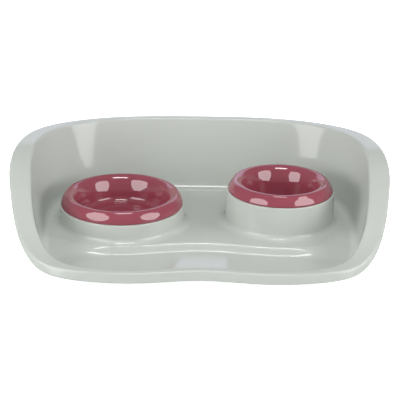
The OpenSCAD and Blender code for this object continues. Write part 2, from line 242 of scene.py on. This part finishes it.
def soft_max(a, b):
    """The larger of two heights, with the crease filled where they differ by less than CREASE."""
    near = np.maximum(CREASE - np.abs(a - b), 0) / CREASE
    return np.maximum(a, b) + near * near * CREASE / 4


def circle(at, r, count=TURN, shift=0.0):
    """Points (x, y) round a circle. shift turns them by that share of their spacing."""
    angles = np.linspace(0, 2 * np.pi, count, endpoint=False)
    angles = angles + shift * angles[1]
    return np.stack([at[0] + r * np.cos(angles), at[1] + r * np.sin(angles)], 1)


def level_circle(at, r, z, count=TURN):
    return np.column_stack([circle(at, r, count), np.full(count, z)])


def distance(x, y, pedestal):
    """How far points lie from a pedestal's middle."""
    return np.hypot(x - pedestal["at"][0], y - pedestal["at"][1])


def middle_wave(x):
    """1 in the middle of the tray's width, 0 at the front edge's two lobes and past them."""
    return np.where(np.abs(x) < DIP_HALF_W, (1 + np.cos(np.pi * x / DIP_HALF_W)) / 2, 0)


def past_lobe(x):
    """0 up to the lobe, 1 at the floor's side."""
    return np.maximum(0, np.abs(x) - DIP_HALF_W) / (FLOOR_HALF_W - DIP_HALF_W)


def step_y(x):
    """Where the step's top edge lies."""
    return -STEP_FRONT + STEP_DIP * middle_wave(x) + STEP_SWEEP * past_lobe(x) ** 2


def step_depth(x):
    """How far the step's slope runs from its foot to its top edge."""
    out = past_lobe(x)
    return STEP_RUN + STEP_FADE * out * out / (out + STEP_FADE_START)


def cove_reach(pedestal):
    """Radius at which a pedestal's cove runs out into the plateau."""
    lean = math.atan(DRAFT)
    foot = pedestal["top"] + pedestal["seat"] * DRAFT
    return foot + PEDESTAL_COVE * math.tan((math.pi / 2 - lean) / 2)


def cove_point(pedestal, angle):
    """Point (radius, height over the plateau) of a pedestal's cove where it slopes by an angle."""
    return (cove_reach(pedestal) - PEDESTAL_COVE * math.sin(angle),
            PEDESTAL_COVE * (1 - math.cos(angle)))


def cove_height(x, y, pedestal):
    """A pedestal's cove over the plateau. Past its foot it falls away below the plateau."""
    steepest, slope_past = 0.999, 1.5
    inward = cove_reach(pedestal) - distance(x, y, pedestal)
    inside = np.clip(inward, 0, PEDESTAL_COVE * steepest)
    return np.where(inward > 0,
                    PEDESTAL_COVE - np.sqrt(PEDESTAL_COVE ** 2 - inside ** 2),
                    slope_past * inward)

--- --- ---

**TASK DETAILS:**
Set down every line of the listing above again, exactly as given.

**SOLUTION TO THE PROBLEM:**
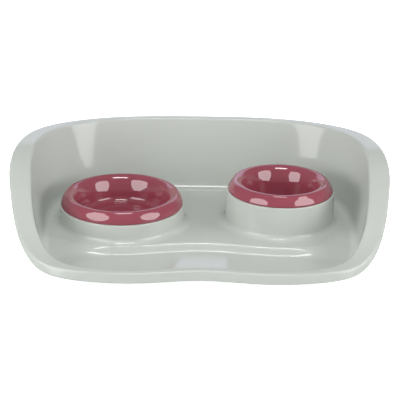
The OpenSCAD and Blender code for this object continues. Write part 2, from line 242 of scene.py on. This part finishes it.
def soft_max(a, b):
    """The larger of two heights, with the crease filled where they differ by less than CREASE."""
    near = np.maximum(CREASE - np.abs(a - b), 0) / CREASE
    return np.maximum(a, b) + near * near * CREASE / 4


def circle(at, r, count=TURN, shift=0.0):
    """Points (x, y) round a circle. shift turns them by that share of their spacing."""
    angles = np.linspace(0, 2 * np.pi, count, endpoint=False)
    angles = angles + shift * angles[1]
    return np.stack([at[0] + r * np.cos(angles), at[1] + r * np.sin(angles)], 1)


def level_circle(at, r, z, count=TURN):
    return np.column_stack([circle(at, r, count), np.full(count, z)])


def distance(x, y, pedestal):
    """How far points lie from a pedestal's middle."""
    return np.hypot(x - pedestal["at"][0], y - pedestal["at"][1])


def middle_wave(x):
    """1 in the middle of the tray's width, 0 at the front edge's two lobes and past them."""
    return np.where(np.abs(x) < DIP_HALF_W, (1 + np.cos(np.pi * x / DIP_HALF_W)) / 2, 0)


def past_lobe(x):
    """0 up to the lobe, 1 at the floor's side."""
    return np.maximum(0, np.abs(x) - DIP_HALF_W) / (FLOOR_HALF_W - DIP_HALF_W)


def step_y(x):
    """Where the step's top edge lies."""
    return -STEP_FRONT + STEP_DIP * middle_wave(x) + STEP_SWEEP * past_lobe(x) ** 2


def step_depth(x):
    """How far the step's slope runs from its foot to its top edge."""
    out = past_lobe(x)
    return STEP_RUN + STEP_FADE * out * out / (out + STEP_FADE_START)


def cove_reach(pedestal):
    """Radius at which a pedestal's cove runs out into the plateau."""
    lean = math.atan(DRAFT)
    foot = pedestal["top"] + pedestal["seat"] * DRAFT
    return foot + PEDESTAL_COVE * math.tan((math.pi / 2 - lean) / 2)


def cove_point(pedestal, angle):
    """Point (radius, height over the plateau) of a pedestal's cove where it slopes by an angle."""
    return (cove_reach(pedestal) - PEDESTAL_COVE * math.sin(angle),
            PEDESTAL_COVE * (1 - math.cos(angle)))


def cove_height(x, y, pedestal):
    """A pedestal's cove over the plateau. Past its foot it falls away below the plateau."""
    steepest, slope_past = 0.999, 1.5
    inward = cove_reach(pedestal) - distance(x, y, pedestal)
    inside = np.clip(inward, 0, PEDESTAL_COVE * steepest)
    return np.where(inward > 0,
                    PEDESTAL_COVE - np.sqrt(PEDESTAL_COVE ** 2 - inside ** 2),
                    slope_past * inward)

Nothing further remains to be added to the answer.